Upset win in Brooklyn election alarms real estate industry
Candidate backed by socialists, Rep. Alexandria Ocasio-Cortez ousts 26-year incumbent
After the 2018 election led to key victories for progressive Democrats, many in the real estate industry might have wondered whether things could possibly get any worse. It looks like they can.
Democratic Socialists of America–backed candidate Marcela Mitaynes toppled Assembly member Felix Ortiz, who conceded the race Thursday. Although the election results have not yet been certified, the Mitaynes campaign reported that their candidate edged Ortiz by 240 votes.
Her victory surprised observers, not only because Mitaynes unseated an established incumbent, but because Ortiz’s record is progressive.
Ortiz held his Sunset Park seat for 26 years. Mitaynes, a tenant organizer who pushed for last year’s rent law, received endorsements from Bronx and Queens Rep. Alexandria Ocasio-Cortez and Brooklyn state Sen. Julia Salazar.
She supports “good cause” eviction, fully funding public housing and raising taxes on the wealthy.
Ortiz, as assistant speaker of the Assembly, has supported pro-tenant legislation. Serving on both the Rules and Ways and Means committees, Ortiz voted in June for a moderate measure to provide rental assistance, which was opposed by tenant advocates who wanted rent to be canceled.
Some disagree that the Democratic Socialists of America played a major role in pushing Ortiz out, and instead attribute the upset to a local political grudge. Ortiz was not endorsed by Rep. Nydia Velázquez, a 28-year House veteran whose district overlaps with his. Lobbyist George Arzt attributed her lack of support to Ortiz’s unsuccessful 2017 challenge of New York City Council member Carlos Menchaca, who is Velázquez’s protegé.
“That’s a powerful enemy to make, and Nydia certainly wanted him out,” said Arzt. “In Spanish, they call her the warrior, and that is very true.”
Several other close primary races with leftist challengers will be tallied in the coming days, although many predict that several more incumbents will be ousted. Low-turnout races, which were expected because of the pandemic, typically favor candidates with the more motivated supporters.

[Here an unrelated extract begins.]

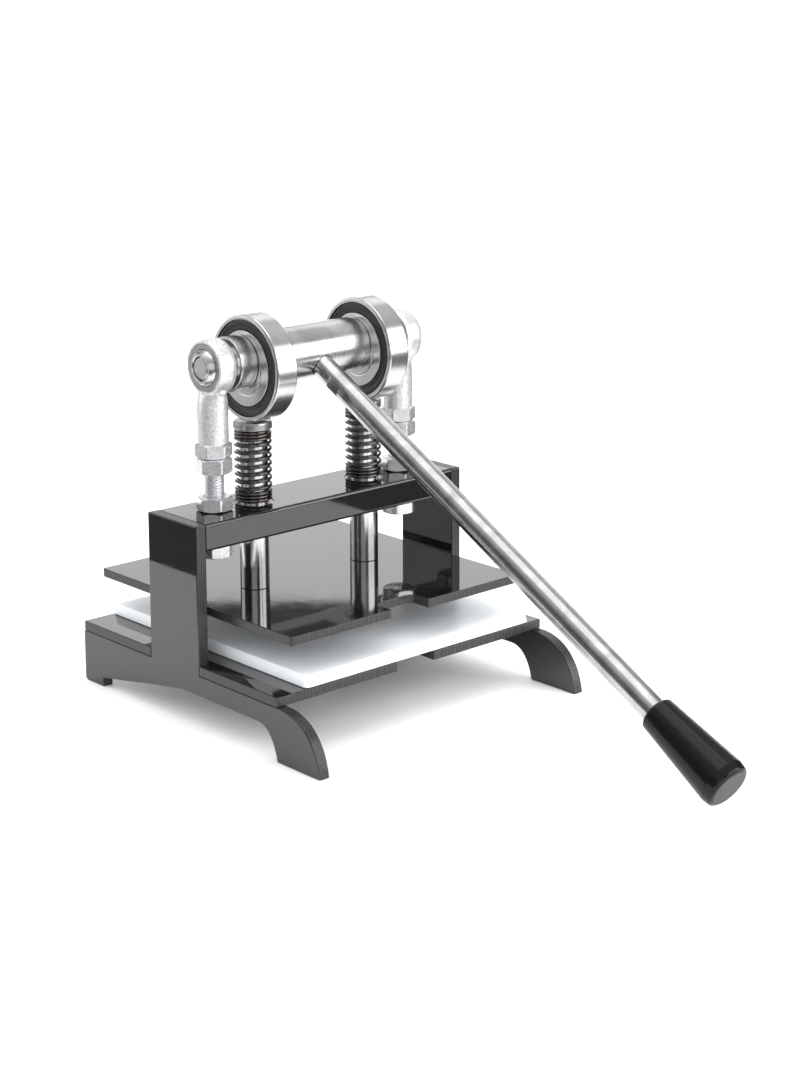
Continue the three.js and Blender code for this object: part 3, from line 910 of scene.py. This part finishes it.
def floor():
    """A pale floor, and over it the lit table that polished faces mirror, dark beyond its edge."""
    far = ((-6000, -6000), (6000, 6000))
    for name, (lo, hi), z, pale in (("floor", far, 0, 0.95), ("mirrored_table", TABLE, 0.05, 0.8)):
        s = Shader(f"pale_{name}", Roughness=0.6, Specular_IOR_Level=0.2)
        s.colour(s.noise(3, 3), (pale - 0.02,) * 3, (pale,) * 3)
        corners = [(lo[0], lo[1], z), (hi[0], lo[1], z), (hi[0], hi[1], z), (lo[0], hi[1], z)]
        sheet = mesh_object(name, corners, [(0, 1, 2, 3)], s.material)
        if name == "floor":
            sheet.visible_glossy = False
        else:
            sheet.visible_camera = sheet.visible_diffuse = sheet.visible_shadow = False


def studio():
    """White to the eye and to matt faces; polished faces see a dim room, lit from above, and the panels."""
    world = bpy.data.worlds.new("studio")
    bpy.context.scene.world = world
    world.use_nodes = True
    tree = world.node_tree
    background = tree.nodes["Background"]
    background.inputs["Color"].default_value = (1, 1, 1, 1)
    path = tree.nodes.new("ShaderNodeLightPath")
    direction = tree.nodes.new("ShaderNodeTexCoord")
    height = tree.nodes.new("ShaderNodeSeparateXYZ")
    tree.links.new(direction.outputs["Generated"], height.inputs[0])
    above = tree.nodes.new("ShaderNodeMapRange")
    tree.links.new(height.outputs["Z"], above.inputs["Value"])
    above.inputs["From Min"].default_value = 0.4
    above.inputs["From Max"].default_value = 0.85
    above.inputs["To Min"].default_value, above.inputs["To Max"].default_value = ROOM_MIRRORED
    room = tree.nodes.new("ShaderNodeMapRange")
    tree.links.new(path.outputs["Is Glossy Ray"], room.inputs["Value"])
    room.inputs["To Min"].default_value = ROOM_WHITE
    tree.links.new(above.outputs["Result"], room.inputs["To Max"])
    tree.links.new(room.outputs["Result"], background.inputs["Strength"])


def panel(name, azimuth, low, high, width, distance, radiance):
    """Upright soft box facing the press, from low to high above the bench, in metres and degrees."""
    light = bpy.data.lights.new(name, "AREA")
    light.shape = "RECTANGLE"
    light.size, light.size_y = width, high - low
    light.energy = radiance * math.pi * width * (high - low)
    obj = bpy.data.objects.new(name, light)
    bpy.context.scene.collection.objects.link(obj)
    a = math.radians(azimuth)
    obj.location = CENTRE + Vector((math.cos(a) * distance, math.sin(a) * distance, (low + high) / 2))
    facing = Vector((-math.cos(a), -math.sin(a), 0))
    obj.rotation_euler = facing.to_track_quat("-Z", "Y").to_euler()
    obj.visible_camera = False
    return obj


def overhead(radiance, size, height):
    light = bpy.data.lights.new("overhead", "AREA")
    light.shape = "SQUARE"
    light.size = size
    light.energy = radiance * math.pi * size * size
    obj = bpy.data.objects.new("overhead", light)
    bpy.context.scene.collection.objects.link(obj)
    obj.location = CENTRE + Vector((0, 0, height))
    obj.visible_camera = False


def camera():
    azimuth, elevation, roll = (math.radians(angle) for angle in CAMERA_TURN)
    back = Vector((math.sin(azimuth) * math.cos(elevation), -math.cos(azimuth) * math.cos(elevation),
                   math.sin(elevation)))
    right = (-back).cross(Z).normalized()
    down = (-back).cross(right)
    across = math.cos(roll) * right + math.sin(roll) * down
    upward = -(-math.sin(roll) * right + math.cos(roll) * down)
    lens = bpy.data.cameras.new("camera")
    lens.sensor_width = 36
    lens.lens = LENS_MM
    lens.shift_x, lens.shift_y = LENS_SHIFT
    obj = bpy.data.objects.new("camera", lens)
    bpy.context.scene.collection.objects.link(obj)
    turn = Matrix((across, upward, back)).transposed()
    obj.matrix_world = Matrix.Translation(CAMERA_AT) @ turn.to_4x4()
    lens.clip_end = 50
    bpy.context.scene.camera = obj


floor()
studio()
for row in PANELS:
    panel(*row)
overhead(1.1, 1.3, 1.5)
camera()
bpy.context.scene.view_settings.view_transform = "Standard"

Incumbents tend to fare better in high-turnout races with many casual voters casting ballots.
Jay Martin, executive director of the Community Housing Improvement Program, which represents small landlords of about 400,000 rent-stabilized units in New York City, tweeted that “it’s isn’t quite Red October yet … but if this keeps up next year’s City Council races will be.”
Even before Ortiz conceded, Martin attributed the success of DSA-backed candidates to its energetic base.
“A Zoom call with 50 supporters is as vital as a check from real estate, or any big lobbying organization, for $10,000,” said Martin. “Because in this world, the difference between a couple of thousand votes is enthusiasm.”